What python can NOT do?
Nobody
nobody at nowhere.com
Sun Aug 30 13:54:22 EDT 2009
On Sat, 29 Aug 2009 23:07:17 +0000, exarkun wrote:
>>> Personally, I consider Python to be a good language held back by
>>>too-close ties to a naive interpreter implementation and the lack
>>>of a formal standard for the language.
>>
>>Name one language under active development that has not been harmed by a
>>formal standard. (I think C doesn't count -- there was relatively little
>>development of C after the standards process started.)
>
> I think you must mean "harmed by a formal standard more than it has been
> helped", since that's clearly the interesting thing.
>
> And it's a pretty difficult question to answer. How do you quantify the
> harm done to a language by a standarization process? How do you
> quantify the help?
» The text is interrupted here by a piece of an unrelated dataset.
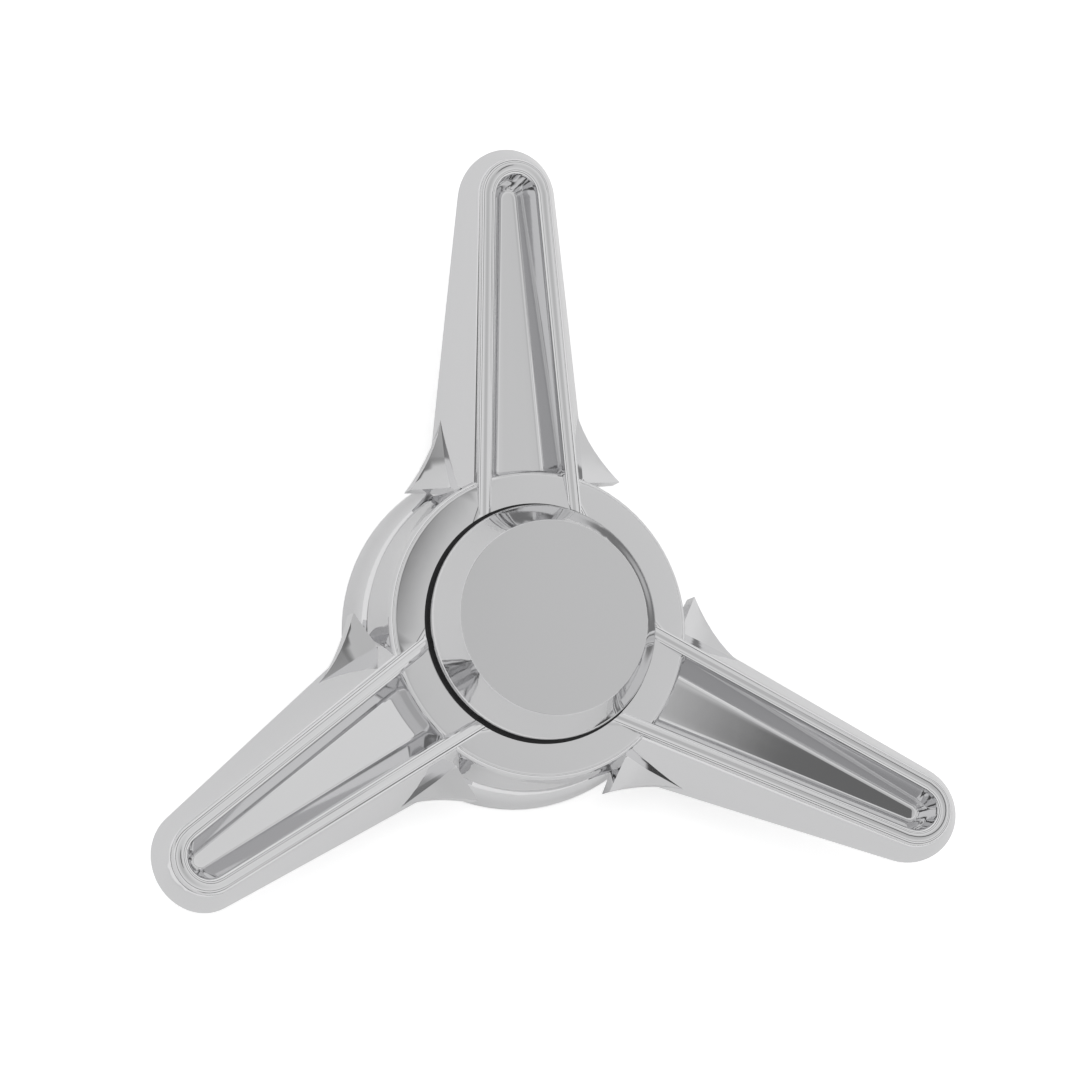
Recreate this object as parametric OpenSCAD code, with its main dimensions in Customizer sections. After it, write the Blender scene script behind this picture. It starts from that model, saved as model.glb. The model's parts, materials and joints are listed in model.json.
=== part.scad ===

These are extremely difficult things to measure
> objectively.
For a start, you have to decide how to weight the different groups of
users.
For an application which is designed for end users and will be in a
permanent state of flux, dealing with revisions to the language or its
standard libraries are likely to be a small part of the ongoing
development effort.
For libraries or middleware which need to maintain a stable interface, or
for code which needs extensive testing, documentation, audits, etc, even a
minor update can incur significant costs.
Users in the latter group will prefer languages with a stable and rigorous
specification, and will tend to view any flexibility granted to the
language implementors as an inconvenience.